Of course, one would have to define all overloads for the basic types, the types from headers <cstddef>, <cstdint>, and any other platform- or implementation-specific headers.

The usefulness of just_larger<T> is within another template. If one of the arguments of the this template is used with just_larger, then it’s simple. If, for some reason, you do not have directly access to the type, but only to, say, a field name, you may need to use decltype, a C++11 addition. decltype gives the declared type of an entity or of an arbitrary expression.

An example of use:

#include <iostream>
#include <cstdint>
#include <typeinfo>
#include <type_traits> // for typeid and type_info

#include <just_larger.hpp>

int main()
 {
  just_larger<char> z;

  std::cout
   // use from type
   << sizeof(just_larger<char>) << std::endl

   // use from variable
   << typeid(z).name() << std::endl
   << sizeof(decltype(z)) << std::endl
   << typeid(just_larger<decltype(z)>).name() << std::endl
   << sizeof(just_larger<decltype(z)>) << std::endl
   ;

  return 0;
 }

The typeid operator returns a (const) reference on a std::type_info, a class that holds some information on the type.
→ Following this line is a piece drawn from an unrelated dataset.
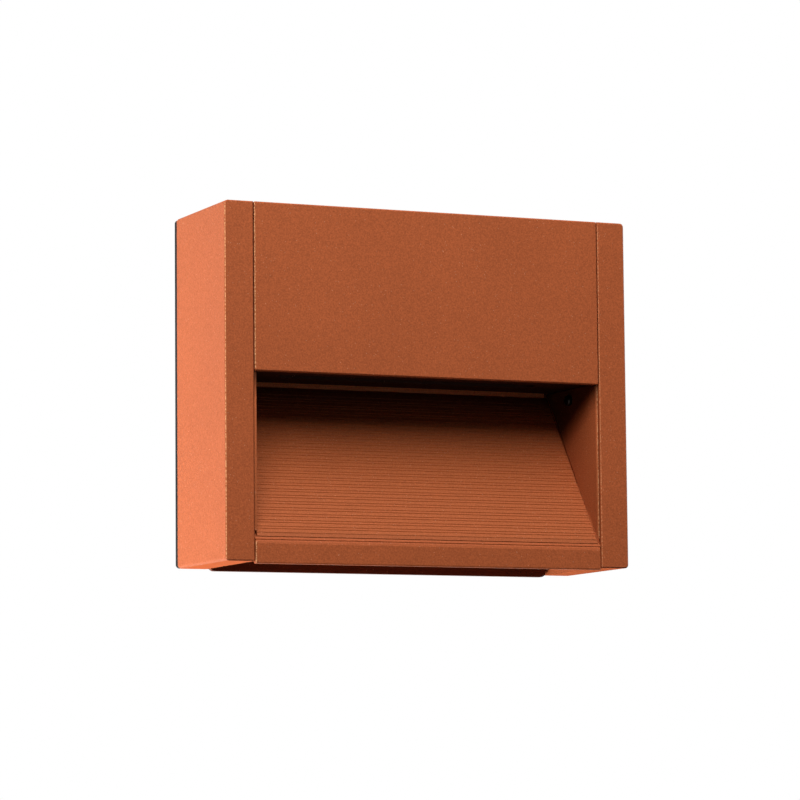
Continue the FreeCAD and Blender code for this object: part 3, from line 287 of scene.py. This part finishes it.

Unfortunately, name() doesn’t print pretty names, but some implementation-specific string: int is not printed as int but as i. That’s somewhat cryptic, but enough to verify that the implementation works correctly.

*
* *

We could overload just_larger with just anything, not just integral types. One evident generalization would be from float to double, but it can be anything that makes sense for your application. Also, maybe just_larger needs a companion template much_larger, that could ensure that large sums a given type would not overflow.